- **Stated exercise**: Exactly the lines from the line with "# Back closure: two" to the line with "obj.parent = empty" should be extracted, both included, with no other lines.

----------------------------------------

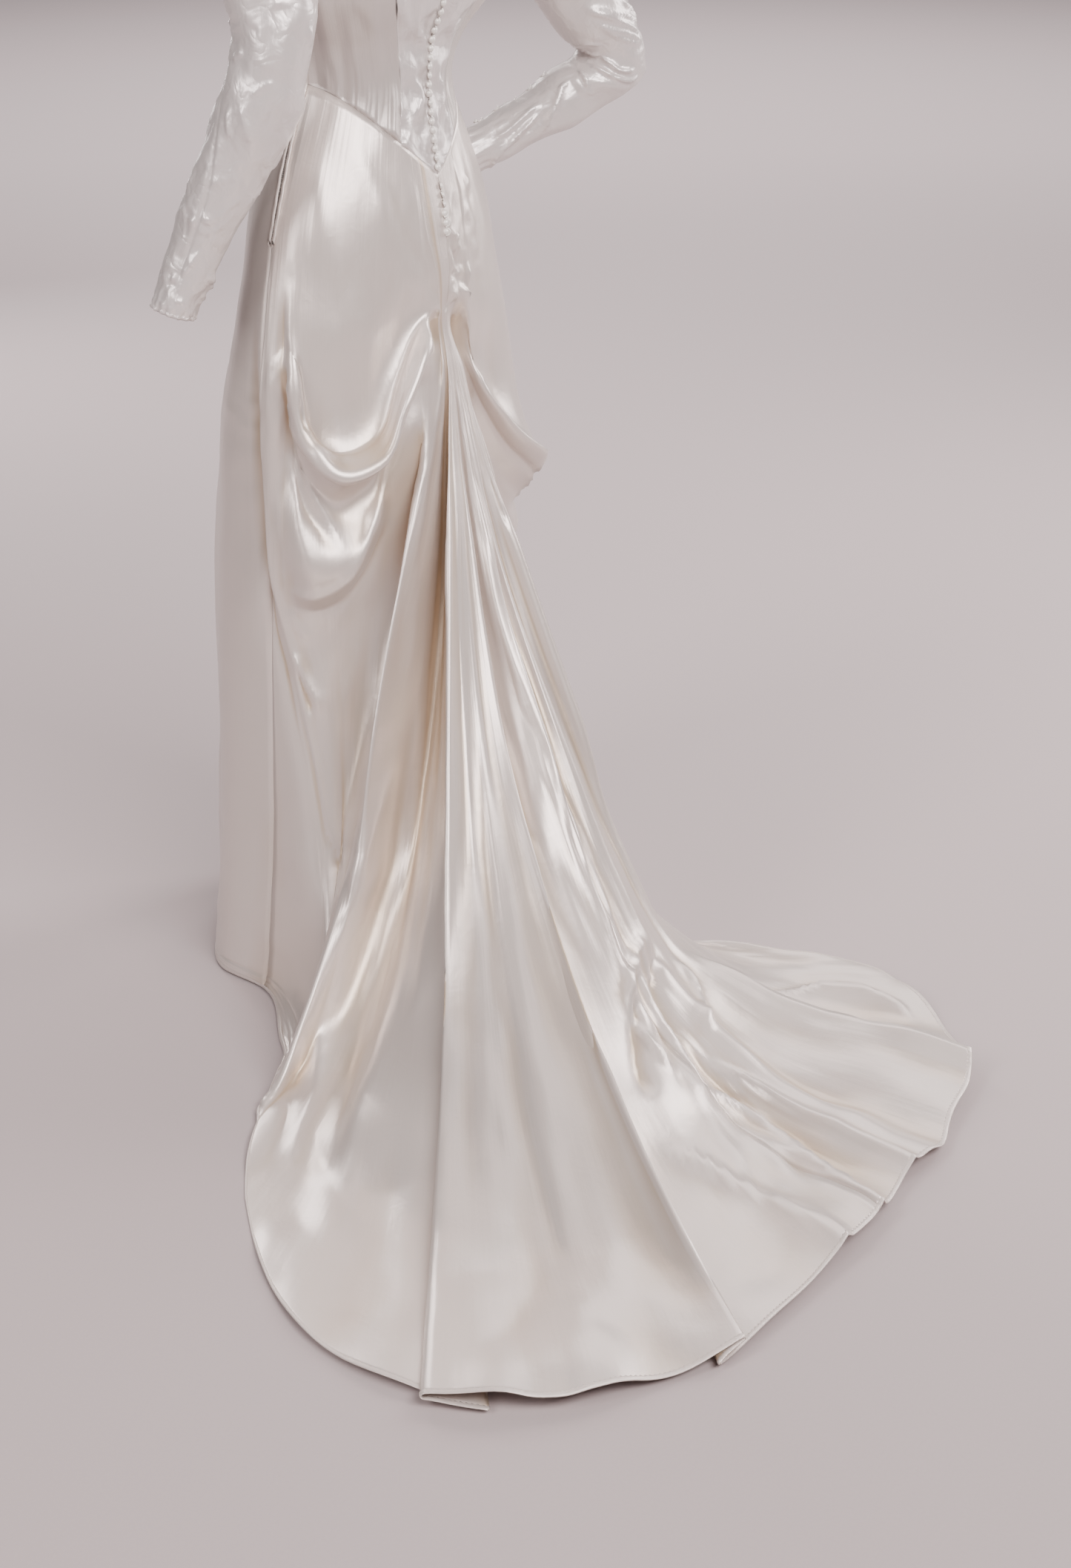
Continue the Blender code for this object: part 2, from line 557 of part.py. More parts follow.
def zip_slider(name, at, out, material):
    """Slider at rest at the top of the zip, its pull hanging flat below it."""
    bm = bmesh.new()
    bmesh.ops.create_cube(bm, size=1.0)
    bmesh.ops.scale(bm, vec=(0.0050, 0.0080, 0.0024), verts=bm.verts)
    low = [f for f in bm.faces if f.normal.y < -0.5]
    for inset, length in ((0.0006, 0.0015), (0.0, 0.0120)):
        bmesh.ops.inset_region(bm, faces=low, thickness=inset, use_even_offset=True)
        tip = bmesh.ops.extrude_face_region(bm, geom=low)["geom"]
        moved = [g for g in tip if isinstance(g, bmesh.types.BMVert)]
        bmesh.ops.translate(bm, vec=(0.0, -length, 0.0), verts=moved)
        bmesh.ops.delete(bm, geom=low, context="FACES_ONLY")
        low = [g for g in tip if isinstance(g, bmesh.types.BMFace)]
    bmesh.ops.remove_doubles(bm, verts=bm.verts, dist=0.00005)
    piece = add_object(name, bm, material, smooth=False)
    piece.rotation_mode = "QUATERNION"
    piece.rotation_quaternion = Vector(out).to_track_quat("Z", "Y")
    piece.location = at + out * (0.0008 + SEAM_GAP + 0.0012)
    return piece


for old in list(bpy.data.objects):
    bpy.data.objects.remove(old, do_unlink=True)

frame = bpy.data.objects.new("frame", None)
frame.location = (0.0, 0.0, -HOLD_HEIGHT)
bpy.context.scene.collection.objects.link(frame)

ivory = satin("ivory_satin", (0.86, 0.83, 0.77))
white = satin("bodice_satin", (0.88, 0.86, 0.83))
button_satin = satin("button_satin", (0.90, 0.88, 0.84), 0.35)
tape = satin("zip_tape", (0.72, 0.70, 0.66), 0.80)
metal = satin("zip_metal", (0.62, 0.62, 0.60), 0.35)
metal.node_tree.nodes["Principled BSDF"].inputs["Metallic"].default_value = 1.0

# Skirt: one surface, parted at the back seam and the side seams.
skirt, skirt_normal, seam, right = skirt_surface(COLUMNS_PER_FOLD, SPANS)
wrap = np.concatenate([skirt, skirt[:, :1]], 1)
wrap_normal = np.concatenate([skirt_normal, skirt_normal[:, :1]], 1)
for name, first, last in (("skirt_back_left", 0, seam), ("skirt_back_right", seam, right),
                          ("skirt_front", right, skirt.shape[1])):
    panel = trimmed(wrap[:, first:last + 1], ("top", "first", "last"))
    cloth_solid(name, panel, wrap_normal[:, first:last + 1], ivory)

# Bodice: front, side backs and centre backs.
bodice = {}
for name in BODICE:
    bodice[name] = bodice_panel(*BODICE[name])
    cloth_solid(name, *bodice[name], white)

# Sleeves and their cuff buttons.
for word, arm, side in (("left", LEFT_ARM, 1), ("right", RIGHT_ARM, -1)):
    sleeve, outward = sleeve_surface(arm, side, SLEEVE_SIDES, 2)
    cloth_solid("sleeve_" + word, sleeve, outward, white, closed=True)
    cuff_button("cuff_button_" + word, sleeve, outward, 9, 1, button_satin)

# Back closure: two rows of covered buttons, above and below the point of the waist.
point = WAIST_SIDE - WAIST_DIP
centre = [surface[:, -1] for surface in bodice["bodice_centre_back_left"]]
button_row("back_buttons_bodice", column_line(centre), point + 0.003, 1.432, button_satin)
centre = (skirt[:14, seam], skirt_normal[:14, seam])
button_row("back_buttons_skirt", column_line(centre), 0.912, point - 0.004, button_satin)

# Zip in the left side seam, run a little above the waist.
side = [surface[:, 0] for surface in bodice["bodice_side_back_left"]]
side = column_line((skirt[:14, 0], skirt_normal[:14, 0]), side)
zip_points, zip_out = on_line(side, np.linspace(0.917, 1.130, 14), SEAM_GAP + 0.0007)
ribbon("side_zip", zip_points, zip_out, 0.008, 0.0008, tape)
zip_slider("zip_slider", zip_points[-2], zip_out[-2], metal)
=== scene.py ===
# %% [markdown]
# A long-sleeved satin wedding gown, worn shape, seen from behind.
# The bodice and sleeves are close to the body, two swags on the hips are gathered to one
# point behind, and a bias train falls from that point and spreads over the floor.
# Each sheet of cloth here is a grid whose points are moved on to a form that is worked out
# in numbers, because a photographed dress has folds of its own that no simulation repeats.

# %% Load the fixed frame
import math

import bmesh
import bpy
import numpy as np
from mathutils import Matrix, Vector


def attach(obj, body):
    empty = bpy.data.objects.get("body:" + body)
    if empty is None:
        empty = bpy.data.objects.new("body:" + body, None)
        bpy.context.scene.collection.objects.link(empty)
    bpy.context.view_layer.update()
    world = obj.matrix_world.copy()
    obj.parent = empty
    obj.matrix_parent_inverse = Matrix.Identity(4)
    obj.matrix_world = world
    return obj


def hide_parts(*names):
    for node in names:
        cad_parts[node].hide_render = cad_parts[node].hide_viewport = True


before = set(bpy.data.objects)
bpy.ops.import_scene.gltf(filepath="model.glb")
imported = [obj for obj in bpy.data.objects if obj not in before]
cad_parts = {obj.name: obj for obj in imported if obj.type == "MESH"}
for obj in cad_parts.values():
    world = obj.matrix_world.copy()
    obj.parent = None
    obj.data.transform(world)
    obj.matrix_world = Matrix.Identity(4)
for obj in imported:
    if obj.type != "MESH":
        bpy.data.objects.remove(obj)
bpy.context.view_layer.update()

HOLD_HEIGHT = 1.40       # the frame's origin is this far above the floor

# %% [markdown]
# The camera stands behind the wearer's left shoulder and looks down at the train.
# It is turned a little away from the dress, so the train has room on the right.

# %% Camera
CAMERA_AZIMUTH, CAMERA_TURN, CAMERA_PITCH = 50.0, 3.7, 23.4
CAMERA_REACH, CAMERA_HEIGHT, FOCAL_PIXELS = 2.96, 1.48, 3400


def aim_camera():
    around, turn, pitch = (math.radians(a) for a in (CAMERA_AZIMUTH, CAMERA_TURN, CAMERA_PITCH))
    out = Vector((math.sin(around), math.cos(around), 0))
    right = Vector((-math.cos(around), math.sin(around), 0))
    level = -out * math.cos(turn) + right * math.sin(turn)
    side = level.cross(Vector((0, 0, 1)))
    ahead = level * math.cos(pitch) - Vector((0, 0, 1)) * math.sin(pitch)
    up = side.cross(ahead)
    data = bpy.data.cameras.new("camera")
    data.sensor_fit, data.sensor_height = "VERTICAL", 36
    data.lens = FOCAL_PIXELS / 2116 * 36
    camera = bpy.data.objects.new("camera", data)
    bpy.context.scene.collection.objects.link(camera)
    turned = Matrix((side, up, -ahead)).transposed().to_4x4()
    place = out * CAMERA_REACH + Vector((0, 0, CAMERA_HEIGHT - HOLD_HEIGHT))
    camera.matrix_world = Matrix.Translation(place) @ turned
    bpy.context.scene.camera = camera
    return camera


camera = aim_camera()
print("camera at", [round(c, 3) for c in camera.location])

# %% [markdown]
# A real gown is drafted from body measures, so the body comes first: sections with a half
# width, a depth to the front and back, and a squareness. Curves through tables like this
# one are easy to check against a tape measure, which a sculpted form isn't.

# %% Sections of the body
WAIST_SIDE, WAIST_DIP, NECK_HEIGHT, FRONT_NECK_DROP = 1.083, 0.103, 1.440, 0.030
GATHER_HEIGHT, GATHER_FOOT, GATHER_WIDTH = 0.818, (-0.005, 0.112), 0.022
PRINCESS_ANGLE = 68.0
ARMHOLE = dict(centre=1.331, half_height=0.061, half_angle=26.0)
BODY = np.array((
    (0.000, 0.233, 0.222, 0.118, 2.0),
    (0.050, 0.226, 0.220, 0.118, 2.0),
    (0.150, 0.216, 0.216, 0.118, 2.0),
    (0.300, 0.207, 0.212, 0.118, 2.0),
    (0.500, 0.200, 0.206, 0.118, 2.0),
    (0.700, 0.195, 0.180, 0.116, 2.0),
    (0.820, 0.187, 0.140, 0.113, 2.0),
    (0.917, 0.174, 0.118, 0.109, 2.0),
    (0.980, 0.150, 0.106, 0.099, 2.0),
    (1.030, 0.124, 0.096, 0.091, 2.0),
    (1.083, 0.107, 0.088, 0.087, 2.0),
    (1.120, 0.118, 0.094, 0.091, 2.2),
    (1.180, 0.155, 0.114, 0.113, 2.8),
    (1.250, 0.167, 0.128, 0.121, 2.8),
    (1.310, 0.170, 0.116, 0.113, 2.5),
    (1.360, 0.173, 0.092, 0.097, 2.2),
    (1.392, 0.168, 0.074, 0.080, 2.0),
    (1.405, 0.142, 0.068, 0.070, 2.0),
    (1.420, 0.106, 0.062, 0.061, 2.0),
    (1.440, 0.062, 0.056, 0.050, 2.0),
))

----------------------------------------

- **Final result**:
# Back closure: two rows of covered buttons, above and below the point of the waist.
point = WAIST_SIDE - WAIST_DIP
centre = [surface[:, -1] for surface in bodice["bodice_centre_back_left"]]
button_row("back_buttons_bodice", column_line(centre), point + 0.003, 1.432, button_satin)
centre = (skirt[:14, seam], skirt_normal[:14, seam])
button_row("back_buttons_skirt", column_line(centre), 0.912, point - 0.004, button_satin)

# Zip in the left side seam, run a little above the waist.
side = [surface[:, 0] for surface in bodice["bodice_side_back_left"]]
side = column_line((skirt[:14, 0], skirt_normal[:14, 0]), side)
zip_points, zip_out = on_line(side, np.linspace(0.917, 1.130, 14), SEAM_GAP + 0.0007)
ribbon("side_zip", zip_points, zip_out, 0.008, 0.0008, tape)
zip_slider("zip_slider", zip_points[-2], zip_out[-2], metal)
=== scene.py ===
# %% [markdown]
# A long-sleeved satin wedding gown, worn shape, seen from behind.
# The bodice and sleeves are close to the body, two swags on the hips are gathered to one
# point behind, and a bias train falls from that point and spreads over the floor.
# Each sheet of cloth here is a grid whose points are moved on to a form that is worked out
# in numbers, because a photographed dress has folds of its own that no simulation repeats.

# %% Load the fixed frame
import math

import bmesh
import bpy
import numpy as np
from mathutils import Matrix, Vector


def attach(obj, body):
    empty = bpy.data.objects.get("body:" + body)
    if empty is None:
        empty = bpy.data.objects.new("body:" + body, None)
        bpy.context.scene.collection.objects.link(empty)
    bpy.context.view_layer.update()
    world = obj.matrix_world.copy()
    obj.parent = empty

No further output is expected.